SOURCE DATA:
__________________________________________________

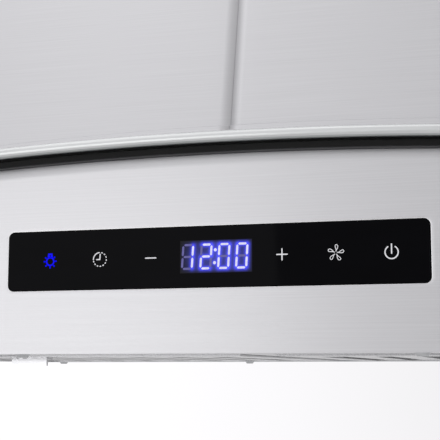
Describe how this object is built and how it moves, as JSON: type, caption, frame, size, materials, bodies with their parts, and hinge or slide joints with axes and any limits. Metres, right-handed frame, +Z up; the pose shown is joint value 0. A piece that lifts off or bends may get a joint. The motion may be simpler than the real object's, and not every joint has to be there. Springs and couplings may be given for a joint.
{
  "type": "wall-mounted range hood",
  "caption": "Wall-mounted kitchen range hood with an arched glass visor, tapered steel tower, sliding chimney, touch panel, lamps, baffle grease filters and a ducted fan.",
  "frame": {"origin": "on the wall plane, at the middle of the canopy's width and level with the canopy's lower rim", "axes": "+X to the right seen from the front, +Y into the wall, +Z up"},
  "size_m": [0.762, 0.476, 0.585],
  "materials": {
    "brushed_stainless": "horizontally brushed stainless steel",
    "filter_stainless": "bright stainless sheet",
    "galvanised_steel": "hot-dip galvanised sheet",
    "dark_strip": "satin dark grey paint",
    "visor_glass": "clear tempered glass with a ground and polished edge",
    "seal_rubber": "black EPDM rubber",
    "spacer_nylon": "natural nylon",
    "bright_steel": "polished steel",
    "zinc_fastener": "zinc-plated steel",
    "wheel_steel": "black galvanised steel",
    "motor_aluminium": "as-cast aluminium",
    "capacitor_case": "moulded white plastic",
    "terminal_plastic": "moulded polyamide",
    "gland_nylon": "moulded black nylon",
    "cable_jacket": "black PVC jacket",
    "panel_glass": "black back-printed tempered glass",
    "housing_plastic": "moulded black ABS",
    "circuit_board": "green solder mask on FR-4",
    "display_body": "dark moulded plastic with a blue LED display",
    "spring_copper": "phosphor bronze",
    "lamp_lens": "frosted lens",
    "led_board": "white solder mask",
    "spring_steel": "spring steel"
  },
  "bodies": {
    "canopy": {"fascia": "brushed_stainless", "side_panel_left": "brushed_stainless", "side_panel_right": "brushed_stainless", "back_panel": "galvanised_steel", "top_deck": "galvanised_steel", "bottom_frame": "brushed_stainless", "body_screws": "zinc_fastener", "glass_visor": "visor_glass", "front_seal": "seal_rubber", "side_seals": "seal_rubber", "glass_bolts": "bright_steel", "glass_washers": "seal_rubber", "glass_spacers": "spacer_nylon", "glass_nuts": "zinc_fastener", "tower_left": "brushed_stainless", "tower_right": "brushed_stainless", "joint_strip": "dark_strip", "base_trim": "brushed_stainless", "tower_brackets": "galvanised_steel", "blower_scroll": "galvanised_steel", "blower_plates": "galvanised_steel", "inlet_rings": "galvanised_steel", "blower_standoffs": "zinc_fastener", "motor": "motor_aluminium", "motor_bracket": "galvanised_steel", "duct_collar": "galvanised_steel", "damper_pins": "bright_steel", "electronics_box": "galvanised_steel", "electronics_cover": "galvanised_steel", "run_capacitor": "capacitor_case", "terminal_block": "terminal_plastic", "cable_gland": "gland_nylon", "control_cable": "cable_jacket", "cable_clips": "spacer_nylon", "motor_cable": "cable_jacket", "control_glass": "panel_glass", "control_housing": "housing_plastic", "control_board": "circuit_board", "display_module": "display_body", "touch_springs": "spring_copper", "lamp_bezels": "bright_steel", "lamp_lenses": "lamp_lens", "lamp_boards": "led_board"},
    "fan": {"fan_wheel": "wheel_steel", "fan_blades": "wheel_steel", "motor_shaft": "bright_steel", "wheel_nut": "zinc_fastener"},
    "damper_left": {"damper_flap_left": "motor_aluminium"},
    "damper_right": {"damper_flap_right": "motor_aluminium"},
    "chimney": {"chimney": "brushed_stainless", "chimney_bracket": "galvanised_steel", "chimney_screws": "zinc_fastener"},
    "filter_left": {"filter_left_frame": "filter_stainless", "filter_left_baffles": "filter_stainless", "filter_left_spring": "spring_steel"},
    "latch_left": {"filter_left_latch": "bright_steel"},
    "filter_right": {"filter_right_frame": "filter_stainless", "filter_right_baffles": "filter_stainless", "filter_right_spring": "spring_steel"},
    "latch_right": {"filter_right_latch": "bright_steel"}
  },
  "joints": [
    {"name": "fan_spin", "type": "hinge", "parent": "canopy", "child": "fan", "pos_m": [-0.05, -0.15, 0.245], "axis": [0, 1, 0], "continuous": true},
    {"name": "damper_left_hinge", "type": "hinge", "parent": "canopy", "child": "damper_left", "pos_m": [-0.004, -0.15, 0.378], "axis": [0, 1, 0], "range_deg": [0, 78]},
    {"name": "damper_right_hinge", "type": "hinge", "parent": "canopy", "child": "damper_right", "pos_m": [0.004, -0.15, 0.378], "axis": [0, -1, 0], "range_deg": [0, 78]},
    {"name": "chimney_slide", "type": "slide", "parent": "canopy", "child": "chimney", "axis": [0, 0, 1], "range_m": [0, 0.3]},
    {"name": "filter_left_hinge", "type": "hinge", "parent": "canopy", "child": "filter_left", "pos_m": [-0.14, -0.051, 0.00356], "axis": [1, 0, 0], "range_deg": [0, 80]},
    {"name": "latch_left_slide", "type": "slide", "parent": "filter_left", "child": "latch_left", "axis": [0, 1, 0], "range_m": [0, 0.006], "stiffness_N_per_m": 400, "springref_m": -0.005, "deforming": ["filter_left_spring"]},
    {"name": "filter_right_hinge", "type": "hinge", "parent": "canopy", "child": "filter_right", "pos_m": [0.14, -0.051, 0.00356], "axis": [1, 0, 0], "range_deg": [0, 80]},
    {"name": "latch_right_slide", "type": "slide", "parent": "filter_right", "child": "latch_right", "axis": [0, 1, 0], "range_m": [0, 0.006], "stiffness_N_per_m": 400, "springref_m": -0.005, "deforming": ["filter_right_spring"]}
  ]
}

__________________________________________________

WHAT YOU SHOULD DO:
From the preceding material, extract every line exactly.

FINISHED TASK:
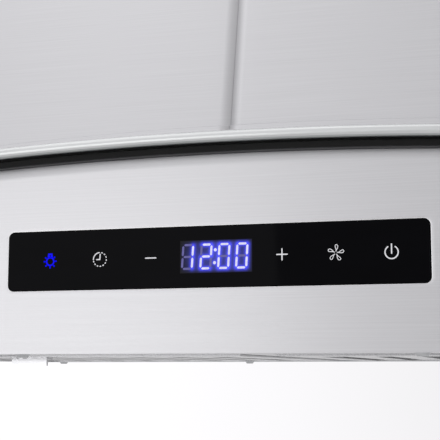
Describe how this object is built and how it moves, as JSON: type, caption, frame, size, materials, bodies with their parts, and hinge or slide joints with axes and any limits. Metres, right-handed frame, +Z up; the pose shown is joint value 0. A piece that lifts off or bends may get a joint. The motion may be simpler than the real object's, and not every joint has to be there. Springs and couplings may be given for a joint.
{
  "type": "wall-mounted range hood",
  "caption": "Wall-mounted kitchen range hood with an arched glass visor, tapered steel tower, sliding chimney, touch panel, lamps, baffle grease filters and a ducted fan.",
  "frame": {"origin": "on the wall plane, at the middle of the canopy's width and level with the canopy's lower rim", "axes": "+X to the right seen from the front, +Y into the wall, +Z up"},
  "size_m": [0.762, 0.476, 0.585],
  "materials": {
    "brushed_stainless": "horizontally brushed stainless steel",
    "filter_stainless": "bright stainless sheet",
    "galvanised_steel": "hot-dip galvanised sheet",
    "dark_strip": "satin dark grey paint",
    "visor_glass": "clear tempered glass with a ground and polished edge",
    "seal_rubber": "black EPDM rubber",
    "spacer_nylon": "natural nylon",
    "bright_steel": "polished steel",
    "zinc_fastener": "zinc-plated steel",
    "wheel_steel": "black galvanised steel",
    "motor_aluminium": "as-cast aluminium",
    "capacitor_case": "moulded white plastic",
    "terminal_plastic": "moulded polyamide",
    "gland_nylon": "moulded black nylon",
    "cable_jacket": "black PVC jacket",
    "panel_glass": "black back-printed tempered glass",
    "housing_plastic": "moulded black ABS",
    "circuit_board": "green solder mask on FR-4",
    "display_body": "dark moulded plastic with a blue LED display",
    "spring_copper": "phosphor bronze",
    "lamp_lens": "frosted lens",
    "led_board": "white solder mask",
    "spring_steel": "spring steel"
  },
  "bodies": {
    "canopy": {"fascia": "brushed_stainless", "side_panel_left": "brushed_stainless", "side_panel_right": "brushed_stainless", "back_panel": "galvanised_steel", "top_deck": "galvanised_steel", "bottom_frame": "brushed_stainless", "body_screws": "zinc_fastener", "glass_visor": "visor_glass", "front_seal": "seal_rubber", "side_seals": "seal_rubber", "glass_bolts": "bright_steel", "glass_washers": "seal_rubber", "glass_spacers": "spacer_nylon", "glass_nuts": "zinc_fastener", "tower_left": "brushed_stainless", "tower_right": "brushed_stainless", "joint_strip": "dark_strip", "base_trim": "brushed_stainless", "tower_brackets": "galvanised_steel", "blower_scroll": "galvanised_steel", "blower_plates": "galvanised_steel", "inlet_rings": "galvanised_steel", "blower_standoffs": "zinc_fastener", "motor": "motor_aluminium", "motor_bracket": "galvanised_steel", "duct_collar": "galvanised_steel", "damper_pins": "bright_steel", "electronics_box": "galvanised_steel", "electronics_cover": "galvanised_steel", "run_capacitor": "capacitor_case", "terminal_block": "terminal_plastic", "cable_gland": "gland_nylon", "control_cable": "cable_jacket", "cable_clips": "spacer_nylon", "motor_cable": "cable_jacket", "control_glass": "panel_glass", "control_housing": "housing_plastic", "control_board": "circuit_board", "display_module": "display_body", "touch_springs": "spring_copper", "lamp_bezels": "bright_steel", "lamp_lenses": "lamp_lens", "lamp_boards": "led_board"},
    "fan": {"fan_wheel": "wheel_steel", "fan_blades": "wheel_steel", "motor_shaft": "bright_steel", "wheel_nut": "zinc_fastener"},
    "damper_left": {"damper_flap_left": "motor_aluminium"},
    "damper_right": {"damper_flap_right": "motor_aluminium"},
    "chimney": {"chimney": "brushed_stainless", "chimney_bracket": "galvanised_steel", "chimney_screws": "zinc_fastener"},
    "filter_left": {"filter_left_frame": "filter_stainless", "filter_left_baffles": "filter_stainless", "filter_left_spring": "spring_steel"},
    "latch_left": {"filter_left_latch": "bright_steel"},
    "filter_right": {"filter_right_frame": "filter_stainless", "filter_right_baffles": "filter_stainless", "filter_right_spring": "spring_steel"},
    "latch_right": {"filter_right_latch": "bright_steel"}
  },
  "joints": [
    {"name": "fan_spin", "type": "hinge", "parent": "canopy", "child": "fan", "pos_m": [-0.05, -0.15, 0.245], "axis": [0, 1, 0], "continuous": true},
    {"name": "damper_left_hinge", "type": "hinge", "parent": "canopy", "child": "damper_left", "pos_m": [-0.004, -0.15, 0.378], "axis": [0, 1, 0], "range_deg": [0, 78]},
    {"name": "damper_right_hinge", "type": "hinge", "parent": "canopy", "child": "damper_right", "pos_m": [0.004, -0.15, 0.378], "axis": [0, -1, 0], "range_deg": [0, 78]},
    {"name": "chimney_slide", "type": "slide", "parent": "canopy", "child": "chimney", "axis": [0, 0, 1], "range_m": [0, 0.3]},
    {"name": "filter_left_hinge", "type": "hinge", "parent": "canopy", "child": "filter_left", "pos_m": [-0.14, -0.051, 0.00356], "axis": [1, 0, 0], "range_deg": [0, 80]},
    {"name": "latch_left_slide", "type": "slide", "parent": "filter_left", "child": "latch_left", "axis": [0, 1, 0], "range_m": [0, 0.006], "stiffness_N_per_m": 400, "springref_m": -0.005, "deforming": ["filter_left_spring"]},
    {"name": "filter_right_hinge", "type": "hinge", "parent": "canopy", "child": "filter_right", "pos_m": [0.14, -0.051, 0.00356], "axis": [1, 0, 0], "range_deg": [0, 80]},
    {"name": "latch_right_slide", "type": "slide", "parent": "filter_right", "child": "latch_right", "axis": [0, 1, 0], "range_m": [0, 0.006], "stiffness_N_per_m": 400, "springref_m": -0.005, "deforming": ["filter_right_spring"]}
  ]
}